Would not be connecting it to a PC.  Only for television viewing.  And the distance would be around 8 feet to 10 feet.... Max 12 feet


----------



## Minion (Nov 6, 2012)

For that much distance you will not find any difference between HD and Full HD.Resolution alone is not a measure of picture quality it depends on lots of factor like processing engine and black levels.
Resolution is similar to megapixel in digital camera.
Sony 32EX310
LINK
*archive.techtree.com/techtree/jsp/article.jsp?article_id=116021&cat_id=898


----------



## bad_till_bones (Nov 6, 2012)

Can you give me the link for the Sony set that you are referring to?


----------



## Minion (Nov 6, 2012)

Official website link
KLV-32EX310 : EX310 Series : BRAVIA


----------



## bad_till_bones (Nov 6, 2012)

Thanks for the suggestion mate!

But I have already made up my mind for a Full HD one.  Can you suggest me which one to choose from the two sets I have listed?


----------



## Minion (Nov 6, 2012)

Go with Samsung 32Eh5000 then.


----------



## bad_till_bones (Nov 6, 2012)

Thnx buddy! Cheers.


----------



## Minion (Nov 6, 2012)

^^Post a small review after getting your HDTV.

One more thing make sure you get a TH or AH version.


----------



## bad_till_bones (Nov 6, 2012)

Minion said:


> ^^Post a small review after getting your HDTV.
> 
> One more thing make sure you get a TH or AH version.



_I would prefer S-PVA panel, but how should I check it?  _


----------



## aroraanant (Nov 7, 2012)

Ya let me know too.
I may buy one in a day or two


----------



## Minion (Nov 7, 2012)

You will find version no. on tv packaging look for TSXX,THXX
here XX means 01,02 etc.
Just check first two letters in version no. if you see version no. starting from TS or TH it is a S-PVA panel made by Samsung.


----------



## bad_till_bones (Nov 7, 2012)

Minion said:


> You will find version no. on tv packaging look for TSXX,THXX
> here XX means 01,02 etc.
> Just check first two letters in version no. if you see version no. starting from TS or TH it is a S-PVA panel made by Samsung.



Thanks mate!

N just to re-confirm, these S-PVA panel would be the best one to have.... rite?


----------



## Baker (Nov 7, 2012)

bad_till_bones said:


> I have a normal Videocon D2H SD setup box that connects with that Red,Yellow & White cable.  Hope that would connect?  Pls confirm.

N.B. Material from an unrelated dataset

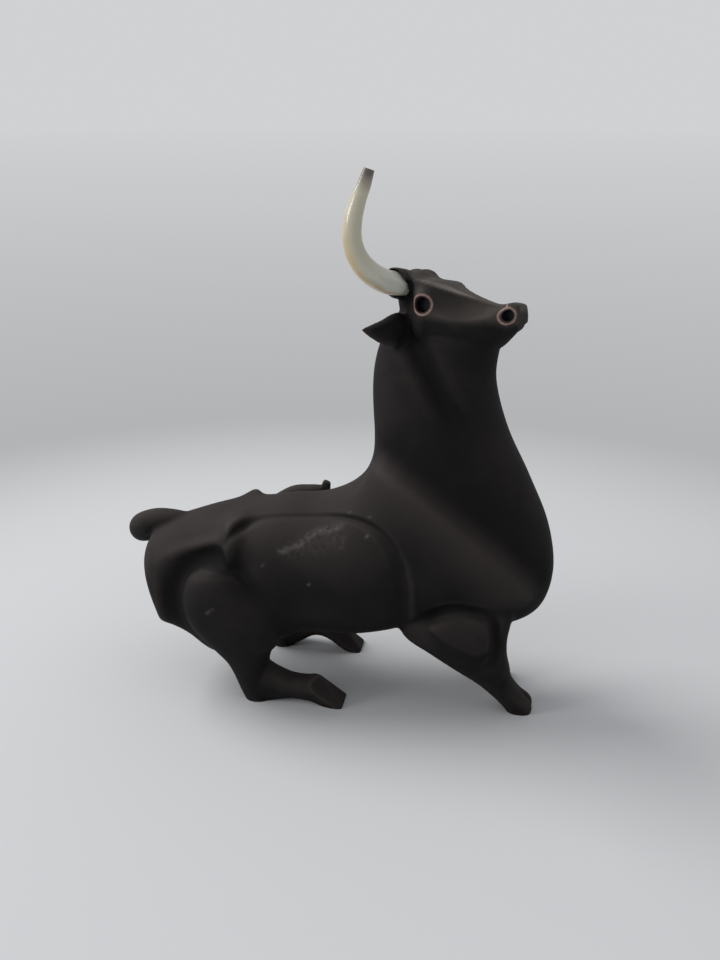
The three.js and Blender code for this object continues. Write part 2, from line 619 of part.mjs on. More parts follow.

yest that would connect , but if u have any other device such as Hometheatre or ps2 or any thing else that need AV input you can not use it together..


----------



## Minion (Nov 7, 2012)

bad_till_bones said:


> Thanks mate!
> 
> N just to re-confirm, these S-PVA panel would be the best one to have.... rite?



Its the best in VA panels.


----------



## darkslayer (Nov 7, 2012)

i just bought samsung UA40EH5000 2 days back.
will someone please let me know how should i check the versions CH-01,02 AH-01,02 TH-01,02??
i dont know where to check
please do reply


----------



## bad_till_bones (Nov 8, 2012)

darkslayer said:


> i just bought samsung UA40EH5000 2 days back.
> will someone please let me know how should i check the versions CH-01,02 AH-01,02 TH-01,02??
> i dont know where to check
> please do reply



As stated by Minion above - 

You will find version number on TV packaging box - 

If version no is -

AS-01,02 - AMVA panel made by AOU optonics
CH-01,02 - MVA panel panel made by CHE MEI
AH-01,02 - MVA panel made by Sharp
TS or TH-01,02 - S-PVA panel made by Samsung

The last one is the best!


----------



## rohitshakti2 (Nov 9, 2012)

This is also imp. piece of information on LCD & LEDs.LCD v/s LED - LG v/s Samsung v/s Sony Which is the Best


----------



## bad_till_bones (Nov 10, 2012)

This is how we can check the panels - 

*1. Without opening the BOX - *

We can find the version number and the type of panel corresponding to it:

SS 01, 02, 03, 04 or SQ 01, 02, 03, 04 -> S-PVA from Samsung
CN 01, 02 -> S-MVA from CMO
BN 01, 02, 05, 06, 07 -> S-MVA from CMO
АА 01, 02, 03, 04 or АC 02, 04 -> A-MVA from AUO
AC 02 -> New panel A-MVA3 from AUO

=====================

*2. After opening the BOX -*

Firstly, you enter the SERVICE menu. 

Switch off the TV; let the main power ON. Now press these buttons in the mentioned sequence - Info > Menu > Mute > Power. Now look for the "Type" line -

It would be something like this - *32A1AF0L*

32 — screen size in inches
A — panel manufacturer (A = Samsung; D = CMO; L = AUO; I = CPT)
1 — frequency (6 = 50/60 Hz; 1 = 100/120 Hz; 2 = 200/240 Hz)
U — panel (A = Anti Glare; T = TN; U = Ultra Clear)
F — resolution (F = Full HD; H = HD; U = UD)
0 — 1st, 2nd panel and so on (1st = 0; 2nd = 1 ...)
C — backlight unit (C = CCFL; L = LED; E = Edge LED)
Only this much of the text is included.